Quoting the Heidelberg Catechism, Anderson reminds the reader that consolation in Christ has always included the body, not just the soul. The human body has worth not only because God created it, but also because God became human in Jesus Christ. The catechism’s first question and answer read: “What is thy only comfort in life and death? Answer: That I with body and soul, both in life and death, am not my own, but belong unto my faithful Saviour, Jesus Christ….” Reading these words, I’m reminded of Julian of Norwich’s firm belief in God’s careful tending of created matter: “God made it, God loves it, God keeps it…”

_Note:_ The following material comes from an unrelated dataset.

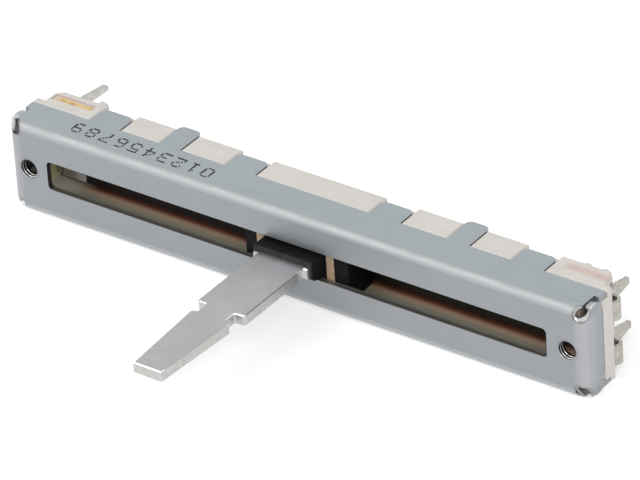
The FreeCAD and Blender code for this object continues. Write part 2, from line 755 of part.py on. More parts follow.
def make_lever():
    """Flat sheared bar: wide root in the neck, shoulder, two side notches and a tapered tip."""
    body = new_body("lever")
    root_end = "-(neck_reach + lever_root_step)"
    notch_end = "-(shoulder_reach + lever_notch_width)"
    right = [
        ("root_x", "lever_anchor"),
        ("root_x", root_end),
        ("lever_width / 2", root_end),
        ("lever_width / 2", "-shoulder_reach"),
        ("lever_notch_half", "-shoulder_reach"),
        ("lever_notch_half", notch_end),
        ("tip_start_width / 2", notch_end),
        ("tip_end_width / 2", "-lever_reach"),
    ]
    shape = sketch_on(body, "XY_Plane", "lever_outline")
    outline(shape, right + [(f"-{x}", y) for x, y in reversed(right)])
    pad(body, shape, "lever_bar", "lever_thickness", both_ways=True)
    notch = [measure("-shoulder_reach"), measure(notch_end)]
    depth = measure("lever_notch_half")
    tip = measure("-lever_reach")

    round_edges(
        body, "lever_corners", "lever_corner",
        lambda b: lies_at(b, "Y", tip, *notch) and b.XLength < SLACK and not lies_at(b, "X", depth, -depth))
    round_edges(
        body, "lever_notch_roots", "lever_notch_root",
        lambda b: lies_at(b, "Y", *notch) and lies_at(b, "X", depth, -depth))
    half = measure("lever_thickness / 2")
    seat = measure("-neck_reach") - SLACK
    round_edges(
        body, "lever_rims", "lever_edge",
        lambda b: lies_at(b, "Z", half, -half) and b.YMax < seat, "PartDesign::Chamfer")
    return body


def make_holder():
    """Insulating bar behind the front plate of the carriage."""
    block("holder_box", "wiper_holder", ("-holder_x", "holder_x"), ("web_back", "wiper_seat"),
          ("-holder_z", "holder_z"))


def make_wiper(level, z_sign):
    """Sprung strip with pairs of fingers that reach to the two tracks of its gang."""
    body = new_body(f"{level}_wiper")
    half_reach = "(finger_pitch + finger_width) / 2"
    low = f"{z_sign} * (collector_height - {half_reach})"
    high = f"{z_sign} * (track_height + {half_reach})"
    base = sketch_on(body, "XZ_Plane", f"{level}_wiper_base_outline", "-wiper_seat")
    rectangle(base, "-wiper_x", "0", low, high)
    pad(body, base, f"{level}_wiper_base", "wiper_thickness", toward_normal=False)
    front = [
        ("-finger_bend", "wiper_seat"),
        ("0", "wiper_seat"),
        ("wiper_x - finger_bend", "contact - contact_rise - wiper_thickness"),
        ("wiper_x", "contact - wiper_thickness"),
        ("wiper_x + finger_bend", "contact - contact_fall - wiper_thickness"),
    ]
    back = [(x, f"{y} + wiper_thickness") for x, y in reversed(front)]
    for kind, height in (("resistive", "track_height"), ("collector", "collector_height")):
        for k in range(int(SIZES["finger_count"])):
            place = f"{z_sign} * ({height} + ({k} - (finger_count - 1) / 2) * finger_pitch)"
            finger = sketch_on(body, "XY_Plane", f"{level}_{kind}_finger_{k + 1}_outline", place)
            outline(finger, front + back)
            pad(body, finger, f"{level}_{kind}_finger_{k + 1}", "finger_width", both_ways=True)
    return body


make_cover()
make_moulding()
make_board()
make_films()
for gang, direction in GANGS:
    for end, _ in SIDES:
        make_end_terminal(gang, end)
    make_collector_terminal(gang, direction)
make_rivets()
make_carriage()
make_glides()
make_lever()
make_holder()
for gang, direction in GANGS:
    make_wiper(gang, direction)
doc.recompute()

for item in doc.Objects:
    if "Invalid" in item.State or "Error" in item.State:
        raise RuntimeError(f"{item.Name} failed: {item.State}")
for node in NODES:
    if node.Shape.isNull() or not node.Shape.isValid():
        raise RuntimeError(f"{node.Label} has no valid shape")

os.makedirs("parts", exist_ok=True)
for node in NODES:
    print(node.Label, round(node.Shape.Volume, 2), len(node.Shape.Faces), len(node.Shape.Solids))
    node.Shape.exportStep(f"parts/{node.Label}.step")
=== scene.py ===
"""Looks of the slide potentiometer: finishes of every piece, cut threads, printed digits, camera and light."""
import math

import bpy
from mathutils import Matrix, Vector


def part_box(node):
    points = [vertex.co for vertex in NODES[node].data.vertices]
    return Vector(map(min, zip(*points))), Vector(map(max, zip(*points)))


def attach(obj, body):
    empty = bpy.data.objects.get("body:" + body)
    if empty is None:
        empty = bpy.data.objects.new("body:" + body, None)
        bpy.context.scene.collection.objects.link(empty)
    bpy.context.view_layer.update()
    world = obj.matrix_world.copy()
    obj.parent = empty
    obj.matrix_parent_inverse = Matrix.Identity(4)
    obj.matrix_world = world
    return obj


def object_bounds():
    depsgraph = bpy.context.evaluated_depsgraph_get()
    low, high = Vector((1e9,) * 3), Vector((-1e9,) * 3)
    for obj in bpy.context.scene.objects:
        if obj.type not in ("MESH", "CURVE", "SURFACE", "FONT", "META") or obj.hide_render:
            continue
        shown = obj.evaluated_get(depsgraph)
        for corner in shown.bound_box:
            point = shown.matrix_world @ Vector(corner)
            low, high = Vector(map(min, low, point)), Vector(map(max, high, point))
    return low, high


MM = 0.001

# Places that the finishes and the new pieces share, counted from the middle of the cover
HOLE_X = 40.0 * MM
BORE = 1.25 * MM
CORNER_OUT = 0.475 * MM
CORNER_RADIUS = 0.95 * MM
SLIT_X = 42.2 * MM
SLOT_X = 37.15 * MM
SLOT_Z = 2.05 * MM
SHEET = 0.8 * MM
FLAP_X = 41.9 * MM
CAVITY_X = 40.68 * MM
CAVITY_Z = 4.78 * MM
CAVITY_FRONT = 0.9 * MM
CAVITY_BACK = 6.7 * MM
LEVER_TIP = -29.0 * MM
LEVER_ROOT = -3.4 * MM

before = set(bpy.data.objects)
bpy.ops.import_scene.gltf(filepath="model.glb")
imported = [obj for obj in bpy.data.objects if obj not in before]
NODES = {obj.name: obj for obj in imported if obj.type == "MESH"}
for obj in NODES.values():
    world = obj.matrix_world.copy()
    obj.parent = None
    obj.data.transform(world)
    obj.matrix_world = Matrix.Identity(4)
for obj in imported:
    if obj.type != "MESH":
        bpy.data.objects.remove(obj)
cad_low, cad_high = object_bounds()
bpy.ops.object.select_all(action="DESELECT")


# Building blocks of the finishes

def new_finish(name):
    """A material with its tree and its shader."""
    material = bpy.data.materials.new(name)
    material.use_nodes = True
    return material, material.node_tree, material.node_tree.nodes["Principled BSDF"]


def add(tree, kind, inputs=None, **settings):
    """A node with its settings and the fixed values of its sockets."""
    made = tree.nodes.new(kind)
    for key, value in settings.items():
        setattr(made, key, value)
    for key, value in (inputs or {}).items():
        made.inputs[key].default_value = value
    return made


def split(tree, vector):
    """The three parts of a vector."""
    parts = add(tree, "ShaderNodeSeparateXYZ")
    tree.links.new(vector, parts.inputs[0])
    return parts.outputs


def place_on(tree):
    """Where a point of the piece lies, in metres."""
    return add(tree, "ShaderNodeTexCoord").outputs["Object"]


def sums(tree, kind, first, second=None, third=None):
    """One step of arithmetic on sockets or plain numbers."""
    step = add(tree, "ShaderNodeMath", operation=kind)
    for slot, value in enumerate((first, second, third)):
        if value is None:
            continue
        if isinstance(value, (int, float)):
            step.inputs[slot].default_value = value
        else:
            tree.links.new(value, step.inputs[slot])
    return step.outputs[0]


class Spot:
    """Place and facing of a point on a surface. Wide, tall, sideways and up count from the middle outwards."""

    def __init__(self, tree):
        self.x, self.y, self.z = split(tree, place_on(tree))
        self.wide = sums(tree, "ABSOLUTE", self.x)
        self.tall = sums(tree, "ABSOLUTE", self.z)
        face_x, self.back, face_z = split(tree, add(tree, "ShaderNodeTexCoord").outputs["Normal"])
        self.ahead = sums(tree, "MULTIPLY", self.back, -1.0)
        self.sideways = sums(tree, "ABSOLUTE", face_x)
        self.up = sums(tree, "ABSOLUTE", face_z)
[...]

Though Anderson’s respect for the human body is evident, I could not help but note that the perspective of half the embodied human species had been neglected on the book’s promotion pages. Not one of the seven commendations is written by a woman. I did find a review online, however, by a woman as baffled as I by the book’s almost complete silence on the issue of gender. She was puzzled that the author could, on one hand, acknowledge the significance of his life experience and cultural context in understanding theology, while on the other hand, ignore how influential an evangelical woman’s experience in the church might be to her understanding of the body!

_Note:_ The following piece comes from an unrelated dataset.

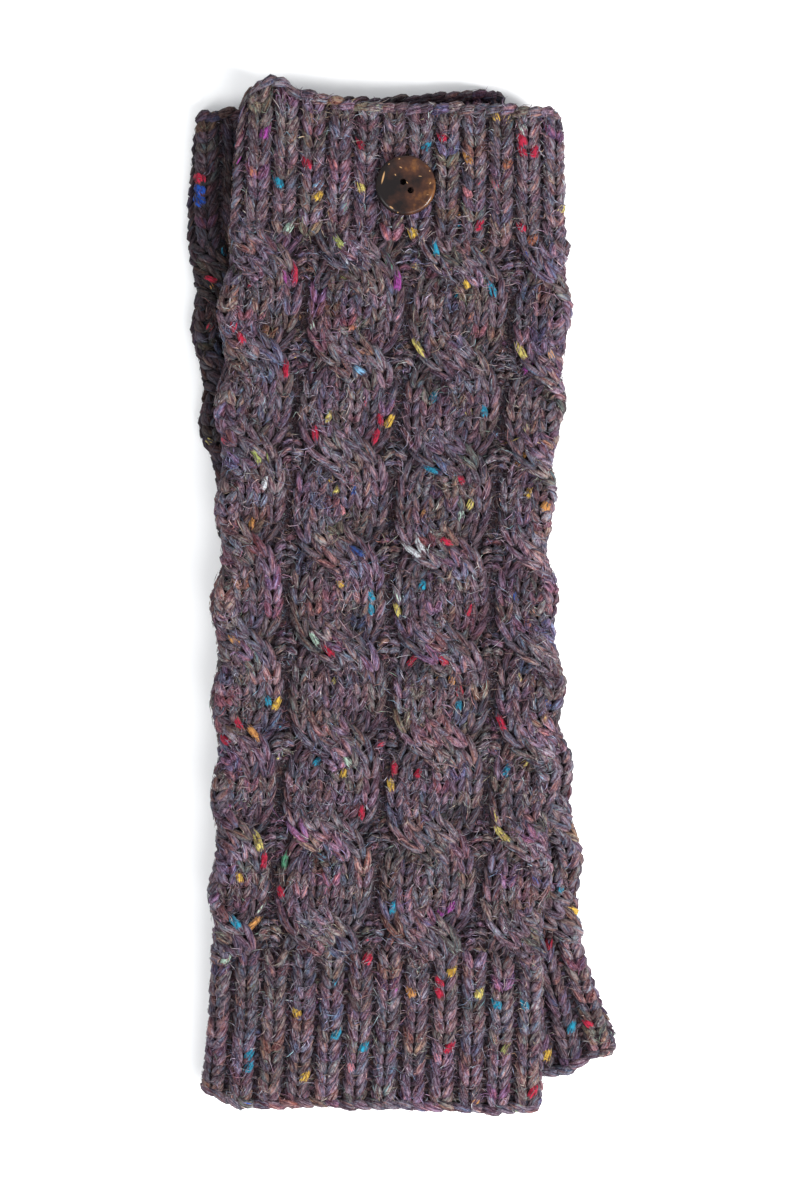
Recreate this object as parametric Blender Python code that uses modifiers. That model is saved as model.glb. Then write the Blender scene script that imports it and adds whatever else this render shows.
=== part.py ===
"""A pair of cable-knit leg warmers laid flat, one on the other, with one button.

Metres, +Z up. +Y points to the top cuffs and +X to the right, seen from above. The lower
warmer rests on z = 0, and the origin is the middle of the pair's footprint.

Each warmer is a tube of knitting pressed flat. It is a loft through slices across the
tube: a slice has a flat underside, round side folds and a top on which the ribs and
cables are raised. The names below are in millimetres, and `down` is the distance below
the middle of the top edge.
"""
import math
from collections import namedtuple

import bmesh
import bpy
from mathutils import Vector

MM = 0.001
SEAM = 0.3                 # gap between pieces that touch
FOOTPRINT_Y = -0.2         # middle of the pair's footprint, in the tables' own frame

# The wall of a flattened tube
BOTTOM_WALL = 4.6          # lower layer, pressed flat
INNER_GAP = 0.8            # between the two layers
TOP_WALL = 3.2             # upper layer, at the bottom of the purl valleys
SLICE_HEIGHT = BOTTOM_WALL + INNER_GAP + TOP_WALL
FOLD_RADIUS = SLICE_HEIGHT / 2
MOUTH_GAP = 2.2            # the layers part a little at the open ends
MOUTH_DEPTH = 14.0
SIDE_RELIEF = 2.6          # what ribs and cables add to the half width
RELIEF_ENDS = -0.8         # the relief stops where the fold turns this far under
RELIEF_FADE = 0.6
EDGE_REACH = 32.0          # how far in from an open end its uneven edge is felt
SECTION_REACH = 8.0        # sections are averaged this far each way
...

Although Anderson is keen on bodily exercise, his treatment of exercise as a spiritual discipline does not adequately address the body’s role in integrating heart and mind. As a retired massage therapist, I understand how relaxed stretching exercises can facilitate a physical release of muscle tension that helps to slow down the heart rate, enhance blood flow, and bring the muscles to what is called, “resting length.” This physiological change can also facilitate a relaxed state of mind, which can contribute to becoming receptive to God’s loving presence.

Despite his regard for Chesterton and C.S. Lewis’s Trinitarian theology, Anderson seems to lack an appreciation for the role of the imagination. For example, while he enjoys the feeling of the wind blowing through his hair as he walks, he is quick to say that this does not mean he is experiencing the Holy Spirit. My contention is, if, while enjoying the breeze in his hair, he were to imagine the Holy Spirit whispering to him, or if he were to recall the Holy Spirit coming as wind at Pentecost, he might be more open, more receptive, to the presence of the Spirit at any time. To quote James K.A. Smith (Desiring the Kingdom), an author to whom Anderson refers more than once: “it is our imaginations, not our intellects, that carry our worldview.”

Anderson might have done well to begin the book where he ended it. In the final chapter and two-page epilogue, Anderson sums up the import of the book in a less heady, more integrated tone. Turning to the body as the place where we respond to the presence of God, he makes this reassuring statement: “the body is not a task to be completed, but a gift that we receive from God himself.” Although I would have liked to see a more explicit endorsement of the body’s value apart from the capacity (for most) to measure up to idealized standards of beauty, weight, and health, his perspective of the body as gift is heartening. Anderson’s intent, after all, is to open up conversation on the topic of body theology, not conclude it.

Daphne Esau Kamphuis is a member of Highland Community Church (MB), Abbotsford, B.C. A retired RMT and a recent Regent College grad, she has co-facilitated women’s retreats entitled Befriending our Bodies ~ Befriending God.